This guide is here to fix that.
Whether you’re a brand-new reader who just watched the Amazon Prime Jack Ryan series and wants to dive into the source material, or a longtime fan trying to figure out where the newer posthumous novels fit in, this is your complete, organized reference. We’ve listed every Tom Clancy book — novels he wrote himself, series he created, and the many titles that have carried his name since his passing — in the order that makes the most sense for reading.
Let’s start at the beginning.
(Before we start, check out all available Tom Clancy Books at our fiction section shelf)
A Little Background: Who Was Tom Clancy?
Thomas Leo Clancy Jr. was born in Baltimore, Maryland in 1947. He studied English at Loyola College, graduated in 1969, and spent his early career not in writing, but in insurance. He was, by most accounts, a perfectly ordinary insurance broker — except for the fact that he had an extraordinary obsession with military history, naval warfare, and geopolitics.
He channeled that obsession into a novel. In 1984, The Hunt for Red October was published by the Naval Institute Press — a small academic publisher that had never released fiction before. The book told the story of a Soviet submarine commander attempting to defect to the United States, with a young CIA analyst named Jack Ryan caught in the middle. President Ronald Reagan read it and called it “the perfect yarn.” The rest, as they say, is history.
Clancy went on to become one of the best-selling authors of the 20th century, with over 100 million copies of his books in print. He was one of only three authors — alongside John Grisham and J.K. Rowling — to sell two million copies on a first printing during the 1990s. His books were adapted into blockbuster films starring Harrison Ford, Alec Baldwin, and Ben Affleck. He co-founded a video game company whose franchises — Rainbow Six, Ghost Recon, Splinter Cell — became global phenomena in their own right.
Tom Clancy passed away on October 1, 2013, in Baltimore. He was 66 years old. But the universe he created did not die with him. A team of talented authors has continued expanding the Jack Ryan world and Clancy’s other branded series ever since.
A Note on Reading Order
Before we dive into the books themselves, a quick clarification that will save you some confusion: publication order and chronological order are not the same thing in the Tom Clancy universe.
For example, Patriot Games (1987) is set before The Hunt for Red October (1984), even though it was published after. Without Remorse (1993) is set during the Vietnam War in the late 1960s, making it the earliest story in the timeline despite being published mid-series. Red Rabbit (2002) takes us back to the early 1980s.
This guide primarily follows publication order within each series, which is the order most readers and Clancy himself recommended. However, where it meaningfully affects comprehension — particularly in the Jack Ryan Universe — we’ve noted the in-universe timeline so you can make an informed choice.

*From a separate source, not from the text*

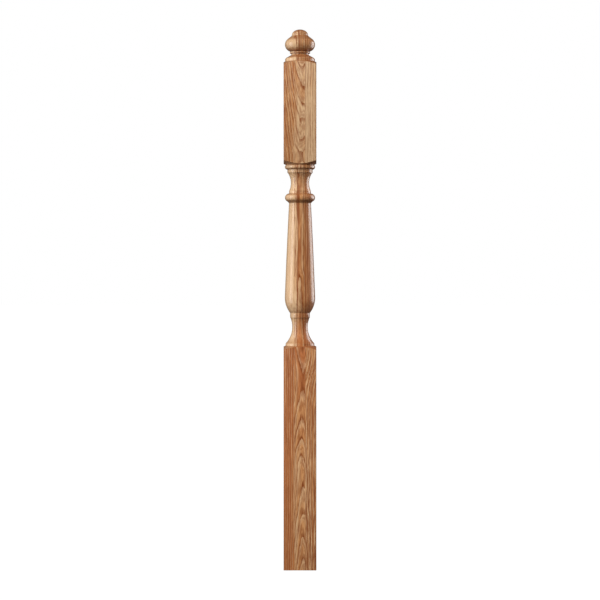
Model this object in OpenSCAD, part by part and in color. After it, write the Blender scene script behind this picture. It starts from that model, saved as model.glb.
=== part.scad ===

For first-time readers, publication order is almost always the better starting point. Clancy wrote these books to be read in the order they were released. The chronological order works best once you’re already familiar with the characters.
Section 1: The Jack Ryan Universe
This is the heart of Tom Clancy’s work. The Jack Ryan Universe follows CIA analyst-turned-President Jack Ryan, his family, his allies — most notably the covert operative John Clark — and eventually his son, Jack Ryan Jr. It is the series that made Clancy a household name and the one that continues to this day.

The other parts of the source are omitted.